The only text in the bottom paragraph that appears in any kind of differentiated type is the phrase "CREDIT CARD DISCLAIMER," which appears in the same font size, but in all capital letters.
Under any test of conspicuousness, the notice must fail. The type in this disclaimer fairly can be described as disproportionately small compared to the surrounding text; indeed, its size approaches that which cannot be read with the naked eye. The text is the smallest text on a page that is filled with larger type, as well as type that is bolded and italicized. The notice does nothing to draw the reader's attention to this material; to the contrary, the flyer appears to be designed to ensure minimal attention by the reader. Consequently, we must conclude that the district court erred in holding that the defendants' disclosures were clear and conspicuous as a matter of law; indeed, the opposite appears to be the case.
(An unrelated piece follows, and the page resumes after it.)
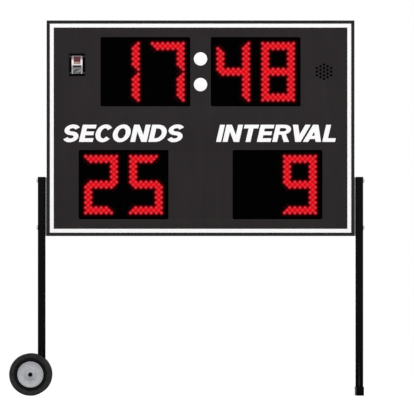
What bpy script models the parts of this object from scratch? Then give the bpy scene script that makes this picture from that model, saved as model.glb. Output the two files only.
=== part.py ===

The defendants make one last argument that we need address only briefly. They claim that "[t]he FCRA imposes liability for the dissemination of consumer credit reports by consumer reporting agencies, and therefore is not applicable to the defendants, who allegedly merely obtained the Plaintiff's credit report." Appellees' Br. at 23. However, as noted by the FTC and as recognized by every circuit to address the issue, the 1996 amendments to the FCRA included § 1681b(f) which provides: "A person shall not use or obtain a consumer report for any purpose unless — (1) the consumer report is obtained for a purpose for which the consumer report is authorized to be furnished under this section; and (2) the purpose is certified in accordance with section 1681e of this title by a prospective user of the report through a general or specific certification." (emphasis added). Thus, it is clear that the FCRA now imposes liability for using or obtaining a consumer report in violation of the FCRA, not simply for releasing or disseminating a report.
Conclusion
For the foregoing reasons, we reverse the judgment of the district court and remand the case for further proceedings consistent with this opinion. Ms. Cole may recover her costs in this court.